Overview of commands
=====================

Here is an overview of the most common usage of the PTL commands, there are many
more options to control the commands, see the --help option of each command for
details.

.. _pbs_benchpress:

How to use pbs_benchpress
-------------------------

pbs_benchpress is PTL's test harness, it is used to drive testing, logging
and reporting of test suites and test cases.
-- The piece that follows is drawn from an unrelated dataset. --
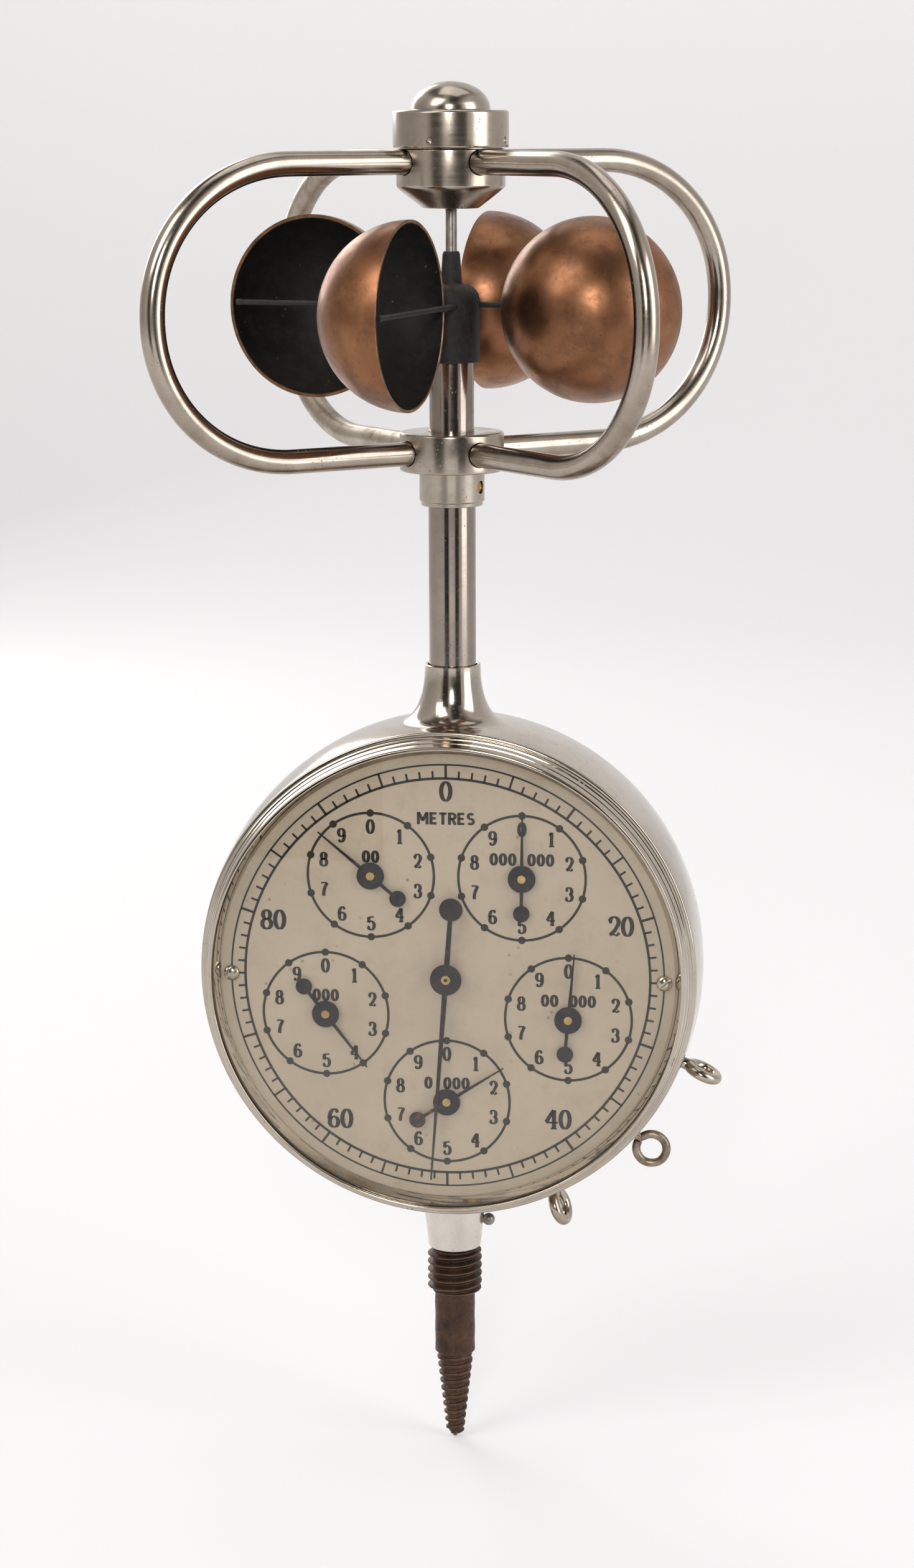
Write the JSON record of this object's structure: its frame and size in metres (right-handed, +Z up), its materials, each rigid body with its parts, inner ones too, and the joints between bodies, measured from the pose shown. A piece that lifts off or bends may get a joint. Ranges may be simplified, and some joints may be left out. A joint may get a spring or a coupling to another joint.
{
  "type": "cup anemometer",
  "caption": "Hand anemometer: hemispherical cups on a vertical spindle inside round wire guards, over a drum case with a glazed counter dial, start and stop lever and a post screw below.",
  "frame": {"origin": "on the spindle axis at the lower end of the tapered socket, where the post screw leaves it", "axes": "+Z up along the spindle; the dial faces -Y; +X to the right of the dial"},
  "size_m": [0.0944, 0.0933, 0.2433],
  "materials": {
    "nickel_plate": "polished nickel plate, warm with age, specked and worn at edges",
    "satin_nickel": "satin nickel plate",
    "coppered_cup": "satin copper-brown with patina",
    "black_lacquer": "matt black lacquer",
    "grey_steel": "dull grey steel",
    "brass": "turned brass",
    "blued_steel": "dark blued steel",
    "silvered_dial": "matte silvered dial, yellowed",
    "clear_glass": "clear flat glass",
    "rusted_iron": "dark brown rusted iron"
  },
  "bodies": {
    "frame": {"case_body": "nickel_plate", "rear_cover": "nickel_plate", "bezel_ring": "nickel_plate", "reflector_flange": "nickel_plate", "dial_glass": "clear_glass", "dial_plate": "silvered_dial", "dial_screw_left": "nickel_plate", "dial_screw_right": "nickel_plate", "front_plate": "brass", "middle_plate": "brass", "back_plate": "brass", "foot_bearing": "brass", "lower_socket": "satin_nickel", "post_screw": "rusted_iron", "socket_lock_screw": "grey_steel", "stem_tube": "nickel_plate", "stem_bush": "brass", "lower_collar": "nickel_plate", "collar_set_screw": "brass", "guard_bow_1": "nickel_plate", "guard_bow_2": "nickel_plate", "guard_bow_3": "nickel_plate", "guard_bow_4": "nickel_plate", "upper_hub": "nickel_plate", "top_pivot_bush": "brass", "top_cap": "nickel_plate", "guide_eye_upper": "nickel_plate", "guide_eye_lower": "nickel_plate"},
    "rotor": {"spindle": "grey_steel", "rotor_hub": "black_lacquer", "cup_arm_1": "black_lacquer", "cup_arm_2": "black_lacquer", "cup_arm_3": "black_lacquer", "cup_arm_4": "black_lacquer", "cup_1": "coppered_cup", "cup_2": "coppered_cup", "cup_3": "coppered_cup", "cup_4": "coppered_cup"},
    "clutch": {"clutch_sleeve": "grey_steel"},
    "worm": {"worm_quill": "grey_steel"},
    "lever": {"start_stop_lever": "grey_steel"},
    "worm_wheel": {"worm_wheel": "brass"},
    "centre": {"centre_wheel": "brass", "main_hand": "blued_steel"},
    "counter_hundreds": {"wheel_hundreds": "brass", "hand_hundreds": "blued_steel"},
    "counter_thousands": {"wheel_thousands": "brass", "hand_thousands": "blued_steel"},
    "counter_ten_thousands": {"wheel_ten_thousands": "brass", "hand_ten_thousands": "blued_steel"},
    "counter_hundred_thousands": {"wheel_hundred_thousands": "brass", "hand_hundred_thousands": "blued_steel"},
    "counter_millions": {"wheel_millions": "brass", "hand_millions": "blued_steel"},
    "idler_1": {"idler_1": "brass"},
    "idler_2": {"idler_2": "brass"},
    "idler_3": {"idler_3": "brass"},
    "idler_4": {"idler_4": "brass"},
    "idler_5": {"idler_5": "brass"}
  },
  "joints": [
    {"name": "rotor_spin", "type": "hinge", "parent": "frame", "child": "rotor", "pos_m": [0, 0, 0.169], "axis": [0, 0, 1], "continuous": true},
    {"name": "clutch_slide", "type": "slide", "parent": "rotor", "child": "clutch", "axis": [0, 0, 1], "range_m": [-0.00115, 0.00115]},
    {"name": "worm_spin", "type": "hinge", "parent": "frame", "child": "worm", "pos_m": [0, 0, 0.06427], "axis": [0, 0, 1], "continuous": true},
    {"name": "lever_swing", "type": "hinge", "parent": "frame", "child": "lever", "pos_m": [-0.0275, 0.004, 0.07515], "axis": [0, 1, 0], "range_deg": [-2.3, 2.3]},
    {"name": "worm_wheel_spin", "type": "hinge", "parent": "frame", "child": "worm_wheel", "pos_m": [-0.0078, 0, 0.06427], "axis": [0, 1, 0], "continuous": true},
    {"name": "centre_spin", "type": "hinge", "parent": "frame", "child": "centre", "pos_m": [0, 0, 0.05325], "axis": [0, 1, 0], "continuous": true},
    {"name": "hundreds_spin", "type": "hinge", "parent": "frame", "child": "counter_hundreds", "pos_m": [-0.0132, 0, 0.07141], "axis": [0, 1, 0], "continuous": true},
    {"name": "thousands_spin", "type": "hinge", "parent": "frame", "child": "counter_thousands", "pos_m": [-0.02135, 0, 0.04631], "axis": [0, 1, 0], "continuous": true},
    {"name": "ten_thousands_spin", "type": "hinge", "parent": "frame", "child": "counter_ten_thousands", "pos_m": [0, 0, 0.0308], "axis": [0, 1, 0], "continuous": true},
    {"name": "hundred_thousands_spin", "type": "hinge", "parent": "frame", "child": "counter_hundred_thousands", "pos_m": [0.02135, 0, 0.04631], "axis": [0, 1, 0], "continuous": true},
    {"name": "millions_spin", "type": "hinge", "parent": "frame", "child": "counter_millions", "pos_m": [0.0132, 0, 0.07141], "axis": [0, 1, 0], "continuous": true},
    {"name": "idler_1_spin", "type": "hinge", "parent": "frame", "child": "idler_1", "pos_m": [-0.00341, 0, 0.05794], "axis": [0, 1, 0], "continuous": true},
    {"name": "idler_2_spin", "type": "hinge", "parent": "frame", "child": "idler_2", "pos_m": [-0.01561, 0, 0.06399], "axis": [0, 1, 0], "continuous": true},
    {"name": "idler_3_spin", "type": "hinge", "parent": "frame", "child": "idler_3", "pos_m": [-0.01504, 0, 0.04173], "axis": [0, 1, 0], "continuous": true},
    {"name": "idler_4_spin", "type": "hinge", "parent": "frame", "child": "idler_4", "pos_m": [0.00631, 0, 0.03538], "axis": [0, 1, 0], "continuous": true},
    {"name": "idler_5_spin", "type": "hinge", "parent": "frame", "child": "idler_5", "pos_m": [0.01894, 0, 0.05373], "axis": [0, 1, 0], "continuous": true}
  ],
  "couplings": [
    {"joint": "worm_spin", "follows": "rotor_spin", "ratio": 1},
    {"joint": "worm_wheel_spin", "follows": "rotor_spin", "ratio": 0.033333},
    {"joint": "centre_spin", "follows": "rotor_spin", "ratio": -0.0041667},
    {"joint": "idler_1_spin", "follows": "rotor_spin", "ratio": 0.001087},
    {"joint": "hundreds_spin", "follows": "rotor_spin", "ratio": -0.00041667},
    {"joint": "idler_2_spin", "follows": "rotor_spin", "ratio": 0.000075758},
    {"joint": "thousands_spin", "follows": "rotor_spin", "ratio": -0.000041667},
    {"joint": "idler_3_spin", "follows": "rotor_spin", "ratio": 0.0000075758},
    {"joint": "ten_thousands_spin", "follows": "rotor_spin", "ratio": -0.0000041667},
    {"joint": "idler_4_spin", "follows": "rotor_spin", "ratio": 0.00000075758},
    {"joint": "hundred_thousands_spin", "follows": "rotor_spin", "ratio": -0.00000041667},
    {"joint": "idler_5_spin", "follows": "rotor_spin", "ratio": 0.000000075758},
    {"joint": "millions_spin", "follows": "rotor_spin", "ratio": -0.000000041667},
    {"joint": "clutch_slide", "follows": "lever_swing", "m_per_rad": -0.0275}
  ]
}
To list information about a test suite::

  pbs_benchpress -t <TestSuiteName> -i

To check for compilation errors use below command::

  python -m py_compile /path/to/your/test/file.py

Before running any test we have to export below 2 paths::

  export PYTHONPATH=</path/to/install/location>/lib/python<python version>/site-packages

::

  export PATH=</path/to/install/location>/bin

To Run a test suite and/or a test case

   1. To run the entire test suite::

        pbs_benchpress -t <TestSuiteName>

    where `TestSuiteName` is the name of the class in the .py file you created

   2. To run a test case part of a test suite::

        pbs_benchpress -t <TestSuiteName>.<test_case_name>

    where `TestSuiteName` is as described above and `test_case_name` is the name
    of the test method in the class

   3. You can run the under various logging levels using the -l option::

        pbs_benchpress -t <TestSuiteName> -l DEBUG

    To see various logging levels see :ref:`log_levels`

   4. To run all tests that inherit from a parent test suite class run the
      parent test suite passing the `--follow-child` param to pbs_benchpress::

        pbs_benchpress -t <TestSuite> --follow-child

   5. To exclude specific testsuites, use the --excluding option as such::

        pbs_benchpress -t <TestSuite> --follow-child --exclude=<SomeTest>

   6. To run the test by the name of the test file, for example, if a test
      class is defined in a file named pbs_XYZ.py then you an run it using::

        pbs_benchpress -f ./path/to/pbs_XYZ.py

   7. To pass custom parameters to a test suite::

        pbs_benchpress -t <TestSuite> -p "<key1>=<val1>,<key2>=<val2>,..."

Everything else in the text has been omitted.